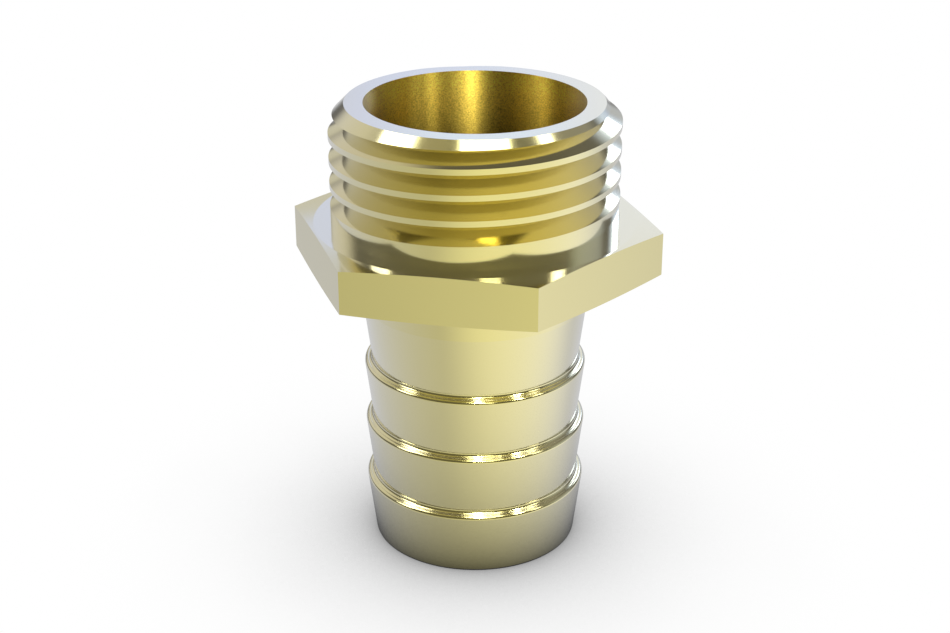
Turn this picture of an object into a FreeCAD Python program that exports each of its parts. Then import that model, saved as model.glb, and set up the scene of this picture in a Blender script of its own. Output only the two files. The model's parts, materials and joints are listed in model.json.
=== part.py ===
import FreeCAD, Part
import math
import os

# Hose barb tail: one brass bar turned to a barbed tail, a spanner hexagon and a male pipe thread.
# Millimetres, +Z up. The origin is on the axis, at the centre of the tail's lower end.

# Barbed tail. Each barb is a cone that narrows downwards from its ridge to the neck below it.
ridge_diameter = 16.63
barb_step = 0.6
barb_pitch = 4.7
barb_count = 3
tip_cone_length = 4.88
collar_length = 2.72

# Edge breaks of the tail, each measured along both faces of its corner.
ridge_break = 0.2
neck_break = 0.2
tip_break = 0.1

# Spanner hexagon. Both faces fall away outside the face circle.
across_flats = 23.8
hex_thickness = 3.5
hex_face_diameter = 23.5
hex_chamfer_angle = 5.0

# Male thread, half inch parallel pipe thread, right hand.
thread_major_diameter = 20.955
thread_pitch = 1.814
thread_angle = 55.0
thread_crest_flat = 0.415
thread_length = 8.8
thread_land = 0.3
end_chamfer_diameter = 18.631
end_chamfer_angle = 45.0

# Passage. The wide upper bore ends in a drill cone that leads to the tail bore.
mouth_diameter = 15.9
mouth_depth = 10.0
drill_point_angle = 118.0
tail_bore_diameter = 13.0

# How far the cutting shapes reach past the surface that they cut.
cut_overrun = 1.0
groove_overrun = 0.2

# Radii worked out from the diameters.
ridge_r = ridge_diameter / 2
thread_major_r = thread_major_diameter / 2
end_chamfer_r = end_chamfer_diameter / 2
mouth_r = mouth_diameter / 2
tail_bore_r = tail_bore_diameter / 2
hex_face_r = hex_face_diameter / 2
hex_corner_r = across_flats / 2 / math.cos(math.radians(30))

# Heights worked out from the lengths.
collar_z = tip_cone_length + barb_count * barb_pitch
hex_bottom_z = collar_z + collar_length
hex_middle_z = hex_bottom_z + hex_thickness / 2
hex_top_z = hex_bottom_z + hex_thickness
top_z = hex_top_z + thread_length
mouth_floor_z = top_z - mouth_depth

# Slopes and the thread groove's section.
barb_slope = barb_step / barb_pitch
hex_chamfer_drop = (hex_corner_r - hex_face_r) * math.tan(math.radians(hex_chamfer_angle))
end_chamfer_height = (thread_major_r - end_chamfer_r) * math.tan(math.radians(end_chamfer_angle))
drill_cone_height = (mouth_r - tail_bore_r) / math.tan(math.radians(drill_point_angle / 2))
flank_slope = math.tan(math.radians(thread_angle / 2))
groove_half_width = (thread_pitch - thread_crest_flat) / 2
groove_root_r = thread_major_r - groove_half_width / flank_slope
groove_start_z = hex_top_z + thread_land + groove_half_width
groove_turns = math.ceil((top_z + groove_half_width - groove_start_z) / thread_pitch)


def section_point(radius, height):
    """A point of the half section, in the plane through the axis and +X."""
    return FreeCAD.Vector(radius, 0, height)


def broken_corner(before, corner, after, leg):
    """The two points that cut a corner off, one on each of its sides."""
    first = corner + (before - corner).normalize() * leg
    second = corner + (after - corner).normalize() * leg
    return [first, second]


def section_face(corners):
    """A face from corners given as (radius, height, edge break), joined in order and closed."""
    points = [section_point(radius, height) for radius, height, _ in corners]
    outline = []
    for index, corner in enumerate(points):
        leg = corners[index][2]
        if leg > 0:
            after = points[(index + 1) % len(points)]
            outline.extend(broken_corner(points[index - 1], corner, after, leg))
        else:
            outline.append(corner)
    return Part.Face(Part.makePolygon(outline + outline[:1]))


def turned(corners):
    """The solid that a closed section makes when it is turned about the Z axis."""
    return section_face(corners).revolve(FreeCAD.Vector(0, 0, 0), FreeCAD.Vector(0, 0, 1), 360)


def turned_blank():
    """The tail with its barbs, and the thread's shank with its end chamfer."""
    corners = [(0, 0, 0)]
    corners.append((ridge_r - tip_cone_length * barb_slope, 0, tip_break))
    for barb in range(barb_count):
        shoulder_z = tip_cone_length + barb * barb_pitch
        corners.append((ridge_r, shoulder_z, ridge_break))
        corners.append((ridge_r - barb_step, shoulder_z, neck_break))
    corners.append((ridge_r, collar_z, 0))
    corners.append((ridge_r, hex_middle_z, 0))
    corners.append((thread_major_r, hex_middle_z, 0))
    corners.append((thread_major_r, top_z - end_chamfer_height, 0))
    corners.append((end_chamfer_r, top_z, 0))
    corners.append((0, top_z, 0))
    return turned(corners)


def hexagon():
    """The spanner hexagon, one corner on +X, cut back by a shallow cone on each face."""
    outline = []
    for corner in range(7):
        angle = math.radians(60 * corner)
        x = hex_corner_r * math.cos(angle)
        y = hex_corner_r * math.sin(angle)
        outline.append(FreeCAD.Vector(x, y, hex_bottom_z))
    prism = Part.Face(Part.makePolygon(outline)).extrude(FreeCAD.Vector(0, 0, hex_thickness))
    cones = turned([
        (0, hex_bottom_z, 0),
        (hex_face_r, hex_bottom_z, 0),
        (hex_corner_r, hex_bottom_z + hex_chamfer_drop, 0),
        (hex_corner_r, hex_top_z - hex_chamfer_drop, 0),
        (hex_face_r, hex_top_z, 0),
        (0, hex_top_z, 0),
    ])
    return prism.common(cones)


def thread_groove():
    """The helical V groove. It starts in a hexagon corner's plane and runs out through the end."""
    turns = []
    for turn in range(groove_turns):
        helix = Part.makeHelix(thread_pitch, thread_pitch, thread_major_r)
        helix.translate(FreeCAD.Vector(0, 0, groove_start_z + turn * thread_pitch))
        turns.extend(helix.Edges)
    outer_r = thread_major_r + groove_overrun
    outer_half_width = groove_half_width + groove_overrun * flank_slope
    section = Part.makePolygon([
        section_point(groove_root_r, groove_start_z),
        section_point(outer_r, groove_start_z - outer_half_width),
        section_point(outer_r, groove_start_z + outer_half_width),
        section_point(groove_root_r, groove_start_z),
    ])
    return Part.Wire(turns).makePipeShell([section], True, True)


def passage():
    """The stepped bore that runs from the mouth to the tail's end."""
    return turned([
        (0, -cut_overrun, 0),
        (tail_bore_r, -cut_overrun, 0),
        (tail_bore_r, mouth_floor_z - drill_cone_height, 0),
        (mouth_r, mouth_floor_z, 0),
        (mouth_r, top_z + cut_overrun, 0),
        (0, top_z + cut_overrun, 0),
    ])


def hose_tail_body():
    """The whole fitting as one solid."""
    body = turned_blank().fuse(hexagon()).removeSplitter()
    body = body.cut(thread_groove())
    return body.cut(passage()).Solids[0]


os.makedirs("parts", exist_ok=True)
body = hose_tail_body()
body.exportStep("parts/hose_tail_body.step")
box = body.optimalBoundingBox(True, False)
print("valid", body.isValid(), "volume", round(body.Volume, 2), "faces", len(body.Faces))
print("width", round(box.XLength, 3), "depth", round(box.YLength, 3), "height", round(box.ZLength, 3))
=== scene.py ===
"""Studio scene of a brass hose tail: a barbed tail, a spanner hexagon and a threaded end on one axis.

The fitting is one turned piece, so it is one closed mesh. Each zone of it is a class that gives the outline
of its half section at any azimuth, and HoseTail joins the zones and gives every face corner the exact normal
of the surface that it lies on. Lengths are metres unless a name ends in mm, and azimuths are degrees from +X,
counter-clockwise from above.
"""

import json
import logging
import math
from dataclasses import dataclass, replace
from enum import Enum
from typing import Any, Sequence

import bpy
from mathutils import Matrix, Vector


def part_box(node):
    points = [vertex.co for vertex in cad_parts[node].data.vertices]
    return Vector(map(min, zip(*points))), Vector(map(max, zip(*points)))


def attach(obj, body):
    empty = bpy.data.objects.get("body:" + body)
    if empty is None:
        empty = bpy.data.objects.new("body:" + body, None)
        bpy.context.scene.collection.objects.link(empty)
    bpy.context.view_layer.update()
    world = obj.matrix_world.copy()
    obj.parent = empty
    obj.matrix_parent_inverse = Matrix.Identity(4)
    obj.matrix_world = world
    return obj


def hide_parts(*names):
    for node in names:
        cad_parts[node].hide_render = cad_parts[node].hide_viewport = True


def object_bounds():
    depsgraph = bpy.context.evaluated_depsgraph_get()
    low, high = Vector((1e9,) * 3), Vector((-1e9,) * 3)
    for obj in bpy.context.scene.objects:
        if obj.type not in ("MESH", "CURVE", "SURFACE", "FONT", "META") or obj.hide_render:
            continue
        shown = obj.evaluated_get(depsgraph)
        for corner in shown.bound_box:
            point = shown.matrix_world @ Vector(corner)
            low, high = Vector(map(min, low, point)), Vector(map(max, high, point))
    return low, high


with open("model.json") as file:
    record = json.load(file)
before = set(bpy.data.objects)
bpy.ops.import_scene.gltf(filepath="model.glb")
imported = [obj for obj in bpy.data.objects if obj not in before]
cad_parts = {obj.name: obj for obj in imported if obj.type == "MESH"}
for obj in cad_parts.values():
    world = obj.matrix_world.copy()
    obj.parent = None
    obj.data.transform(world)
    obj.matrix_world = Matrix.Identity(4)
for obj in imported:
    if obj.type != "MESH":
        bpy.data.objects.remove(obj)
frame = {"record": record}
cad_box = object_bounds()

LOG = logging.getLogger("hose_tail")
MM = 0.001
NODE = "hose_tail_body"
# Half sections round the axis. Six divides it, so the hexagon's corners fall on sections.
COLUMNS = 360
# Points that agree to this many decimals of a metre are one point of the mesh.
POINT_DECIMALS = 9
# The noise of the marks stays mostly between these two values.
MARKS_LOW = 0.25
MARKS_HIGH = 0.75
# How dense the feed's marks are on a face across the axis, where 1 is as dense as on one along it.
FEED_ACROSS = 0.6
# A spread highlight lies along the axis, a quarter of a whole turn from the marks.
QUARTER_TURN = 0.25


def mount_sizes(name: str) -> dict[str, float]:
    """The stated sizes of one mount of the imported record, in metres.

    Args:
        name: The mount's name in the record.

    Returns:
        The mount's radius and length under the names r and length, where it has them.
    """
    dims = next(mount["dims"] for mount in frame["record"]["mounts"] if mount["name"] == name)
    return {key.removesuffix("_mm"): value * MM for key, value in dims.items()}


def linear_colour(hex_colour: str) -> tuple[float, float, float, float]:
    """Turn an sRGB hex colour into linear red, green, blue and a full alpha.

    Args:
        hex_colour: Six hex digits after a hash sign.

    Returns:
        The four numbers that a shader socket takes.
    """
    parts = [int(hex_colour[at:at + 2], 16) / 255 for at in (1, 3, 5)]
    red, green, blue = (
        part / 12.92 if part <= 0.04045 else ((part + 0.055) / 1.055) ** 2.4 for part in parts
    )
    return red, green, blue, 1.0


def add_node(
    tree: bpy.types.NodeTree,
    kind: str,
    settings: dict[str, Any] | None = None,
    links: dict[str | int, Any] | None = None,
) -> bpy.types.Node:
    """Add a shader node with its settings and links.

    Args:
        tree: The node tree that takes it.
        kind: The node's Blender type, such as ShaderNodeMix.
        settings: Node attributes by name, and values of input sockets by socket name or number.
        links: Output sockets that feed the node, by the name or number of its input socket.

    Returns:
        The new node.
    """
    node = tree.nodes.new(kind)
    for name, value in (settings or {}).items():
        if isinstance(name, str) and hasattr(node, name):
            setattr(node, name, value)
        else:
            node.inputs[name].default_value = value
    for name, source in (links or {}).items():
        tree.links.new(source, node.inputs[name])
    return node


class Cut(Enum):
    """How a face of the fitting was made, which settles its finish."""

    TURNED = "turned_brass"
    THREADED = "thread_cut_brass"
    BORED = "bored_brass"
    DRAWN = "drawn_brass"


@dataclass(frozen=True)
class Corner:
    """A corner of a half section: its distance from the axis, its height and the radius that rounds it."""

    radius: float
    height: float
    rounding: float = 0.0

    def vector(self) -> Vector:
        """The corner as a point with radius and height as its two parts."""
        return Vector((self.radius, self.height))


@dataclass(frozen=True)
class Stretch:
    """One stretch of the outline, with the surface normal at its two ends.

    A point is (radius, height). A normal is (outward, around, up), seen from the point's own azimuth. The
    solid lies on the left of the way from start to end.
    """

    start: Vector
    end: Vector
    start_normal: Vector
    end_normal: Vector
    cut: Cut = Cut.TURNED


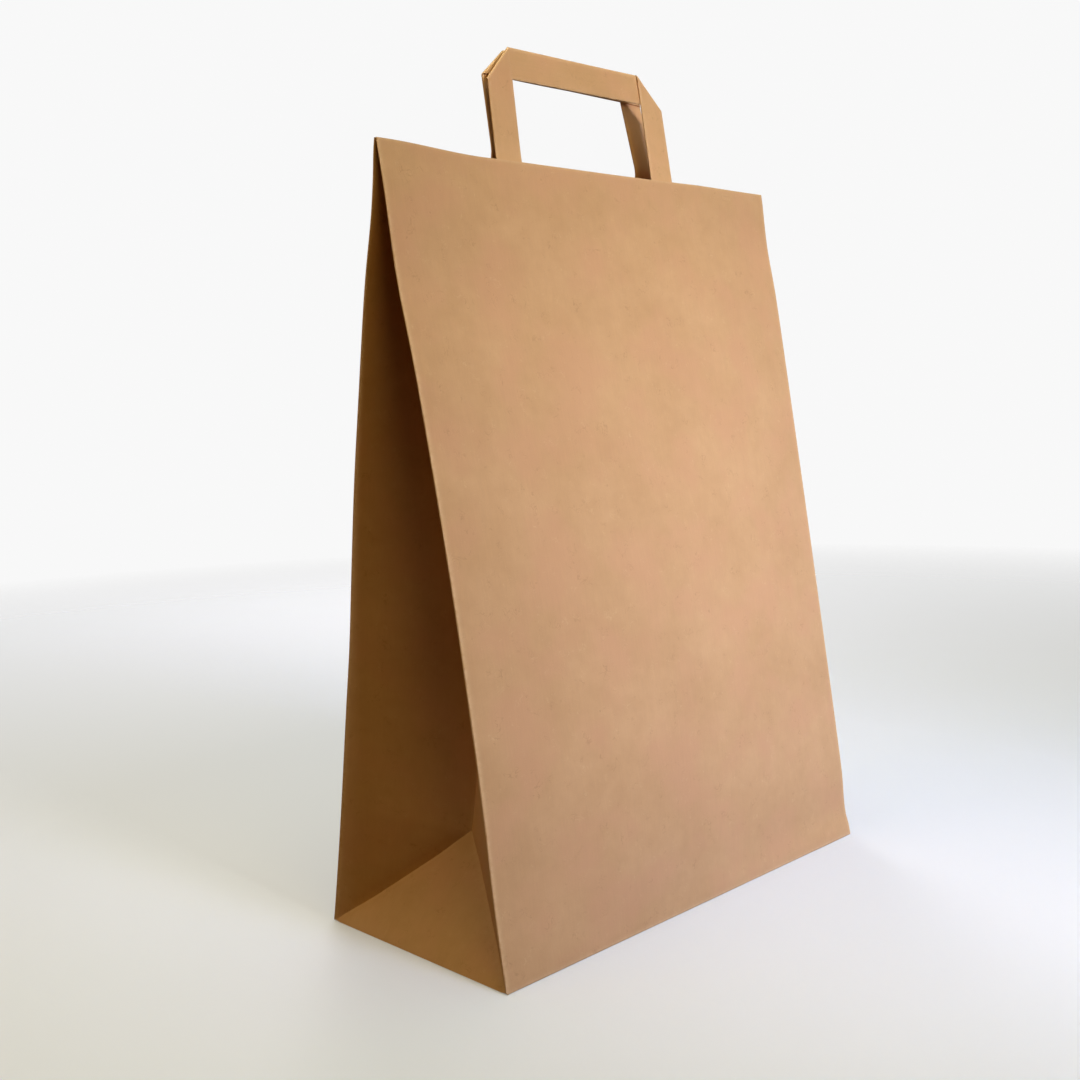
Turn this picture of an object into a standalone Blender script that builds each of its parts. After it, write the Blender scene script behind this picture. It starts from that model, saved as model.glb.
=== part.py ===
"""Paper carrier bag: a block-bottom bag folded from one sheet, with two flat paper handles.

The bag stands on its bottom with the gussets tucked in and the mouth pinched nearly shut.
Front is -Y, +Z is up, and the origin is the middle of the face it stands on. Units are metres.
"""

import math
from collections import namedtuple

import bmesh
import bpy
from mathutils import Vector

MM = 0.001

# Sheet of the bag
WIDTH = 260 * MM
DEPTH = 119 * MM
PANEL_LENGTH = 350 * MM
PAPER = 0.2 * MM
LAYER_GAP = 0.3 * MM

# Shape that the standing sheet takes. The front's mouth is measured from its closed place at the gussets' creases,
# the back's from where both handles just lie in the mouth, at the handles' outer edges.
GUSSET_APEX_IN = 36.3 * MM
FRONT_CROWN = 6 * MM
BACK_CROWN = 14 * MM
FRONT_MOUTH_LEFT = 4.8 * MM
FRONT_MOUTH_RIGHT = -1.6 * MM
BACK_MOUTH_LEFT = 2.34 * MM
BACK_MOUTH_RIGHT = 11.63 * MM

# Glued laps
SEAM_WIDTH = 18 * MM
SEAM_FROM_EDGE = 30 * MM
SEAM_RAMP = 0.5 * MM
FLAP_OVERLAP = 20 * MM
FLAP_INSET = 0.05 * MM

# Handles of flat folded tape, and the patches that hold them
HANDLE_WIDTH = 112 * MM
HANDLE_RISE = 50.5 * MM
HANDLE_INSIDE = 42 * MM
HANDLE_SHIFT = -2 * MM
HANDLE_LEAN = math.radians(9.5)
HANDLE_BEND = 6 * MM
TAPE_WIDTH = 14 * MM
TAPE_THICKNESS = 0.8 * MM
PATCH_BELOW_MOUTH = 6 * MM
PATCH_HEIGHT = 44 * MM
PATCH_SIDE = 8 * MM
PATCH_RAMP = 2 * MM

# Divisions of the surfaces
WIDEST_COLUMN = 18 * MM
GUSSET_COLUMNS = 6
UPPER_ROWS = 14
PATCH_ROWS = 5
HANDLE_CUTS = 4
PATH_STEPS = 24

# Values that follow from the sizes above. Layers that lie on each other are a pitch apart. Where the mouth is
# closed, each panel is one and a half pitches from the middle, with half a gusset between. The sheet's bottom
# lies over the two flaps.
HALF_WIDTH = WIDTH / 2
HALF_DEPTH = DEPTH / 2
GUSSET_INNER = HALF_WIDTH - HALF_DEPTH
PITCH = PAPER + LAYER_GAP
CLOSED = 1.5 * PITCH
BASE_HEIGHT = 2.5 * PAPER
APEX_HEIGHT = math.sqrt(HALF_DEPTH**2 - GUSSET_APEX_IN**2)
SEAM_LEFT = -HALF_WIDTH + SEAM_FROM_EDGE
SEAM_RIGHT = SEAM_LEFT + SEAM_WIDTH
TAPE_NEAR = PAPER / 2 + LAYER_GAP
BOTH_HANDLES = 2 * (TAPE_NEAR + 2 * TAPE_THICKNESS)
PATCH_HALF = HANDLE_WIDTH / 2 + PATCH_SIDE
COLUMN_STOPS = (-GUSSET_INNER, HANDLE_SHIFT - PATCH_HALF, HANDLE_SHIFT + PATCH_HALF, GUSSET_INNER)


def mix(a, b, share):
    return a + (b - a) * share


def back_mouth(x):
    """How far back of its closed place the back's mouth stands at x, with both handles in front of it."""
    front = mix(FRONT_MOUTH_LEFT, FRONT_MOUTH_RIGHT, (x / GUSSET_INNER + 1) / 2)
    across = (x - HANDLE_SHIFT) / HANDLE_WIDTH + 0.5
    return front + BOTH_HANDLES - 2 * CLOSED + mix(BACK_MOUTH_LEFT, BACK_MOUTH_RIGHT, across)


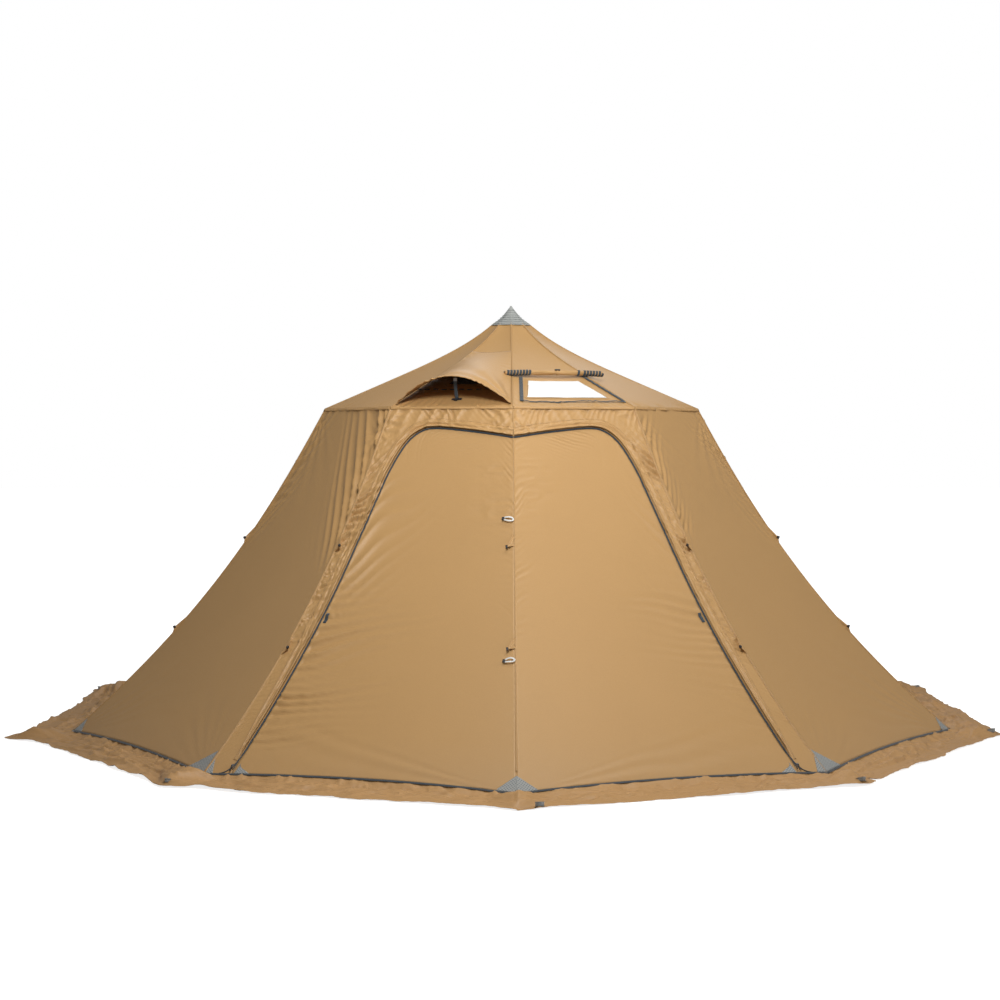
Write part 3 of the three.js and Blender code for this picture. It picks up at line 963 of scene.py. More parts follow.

* **Requirement**
Above are the records; from them, give again exactly the lines from the one containing "box = body.optimalBoundingBox(True, False)" to the one containing "depsgraph = bpy.context.evaluated_depsgraph_get()", both lines included, and nothing more.

* **Solution below**
box = body.optimalBoundingBox(True, False)
print("valid", body.isValid(), "volume", round(body.Volume, 2), "faces", len(body.Faces))
print("width", round(box.XLength, 3), "depth", round(box.YLength, 3), "height", round(box.ZLength, 3))
=== scene.py ===
"""Studio scene of a brass hose tail: a barbed tail, a spanner hexagon and a threaded end on one axis.

The fitting is one turned piece, so it is one closed mesh. Each zone of it is a class that gives the outline
of its half section at any azimuth, and HoseTail joins the zones and gives every face corner the exact normal
of the surface that it lies on. Lengths are metres unless a name ends in mm, and azimuths are degrees from +X,
counter-clockwise from above.
"""

import json
import logging
import math
from dataclasses import dataclass, replace
from enum import Enum
from typing import Any, Sequence

import bpy
from mathutils import Matrix, Vector


def part_box(node):
    points = [vertex.co for vertex in cad_parts[node].data.vertices]
    return Vector(map(min, zip(*points))), Vector(map(max, zip(*points)))


def attach(obj, body):
    empty = bpy.data.objects.get("body:" + body)
    if empty is None:
        empty = bpy.data.objects.new("body:" + body, None)
        bpy.context.scene.collection.objects.link(empty)
    bpy.context.view_layer.update()
    world = obj.matrix_world.copy()
    obj.parent = empty
    obj.matrix_parent_inverse = Matrix.Identity(4)
    obj.matrix_world = world
    return obj


def hide_parts(*names):
    for node in names:
        cad_parts[node].hide_render = cad_parts[node].hide_viewport = True


def object_bounds():
    depsgraph = bpy.context.evaluated_depsgraph_get()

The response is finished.